After you run the loader.py script, information about each layer in each source collection has been processed and loaded to the App Engine datastore or the local development server (unless the dry run parameter was used, in which case the data were processed as far as the csv files ready for App Engine bulkloading). Note that the script does not yet handle updated and deleted source directories, collection directories, and layers.
For testing we want to upload to and view loaded entities in a local App Engine data store. To do this, App Engine needs to be running locally. The App Engine libraries are all in the MoL directory tree, so you don't need to install it. You just need to make sure that your path contains path_to_mol/lib/google_appengine, where path_to_mol is the root of your local MoL git repository. Once that is on your path you will be able to start up the local data store using the following command:
$ dev_appserver.py -c .
The -c parameter tells the dev server to clear out the data store before starting it up. After running dev_appserver.py you should get infromational messages, the last of which should be something like the following:
INFO 2011-08-18 19:41:47,191 dev_appserver_multiprocess.py:637] Running application mol-lab on port 8080: http://localhost:8080
The dev server will remain running until you stop the process with CTRL-C.

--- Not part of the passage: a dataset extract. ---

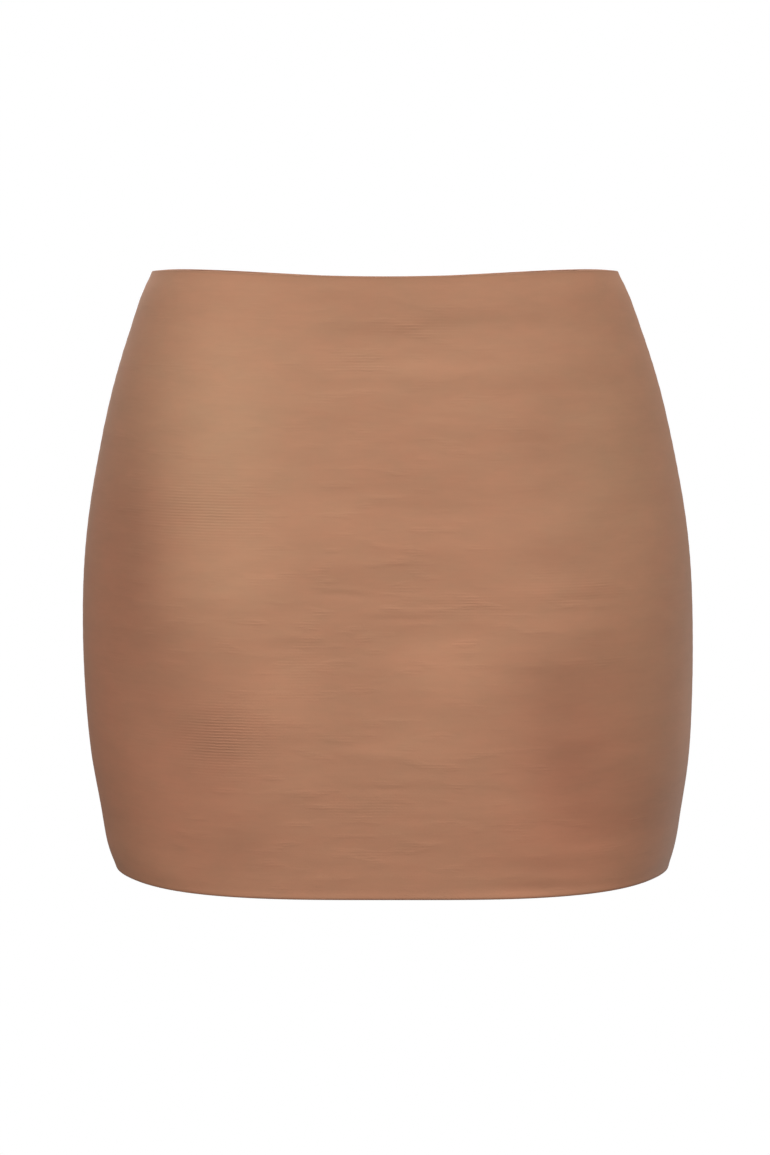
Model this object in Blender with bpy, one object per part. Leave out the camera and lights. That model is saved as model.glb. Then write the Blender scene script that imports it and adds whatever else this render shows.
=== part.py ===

The final part of testing is to view the data you have uploaded to the local server. You can access the datastore viewer at in a browser at http://localhost:8080/_ah/admin/datastore. If the example data were uploaded successfully, you would be able to see two Entity Kinds on the list in the data viewer interface - Layer and LayerIndex. If you click on the "List Entities" button for Layer you should see one entity in the list, and if you look at its details you should see source-level data from the config.yaml file. If you select the LayerIndex entity kind instead of the Layer entity kind, you should see a longer list of entities, and the details for these contain the information about the distinct layers in the source.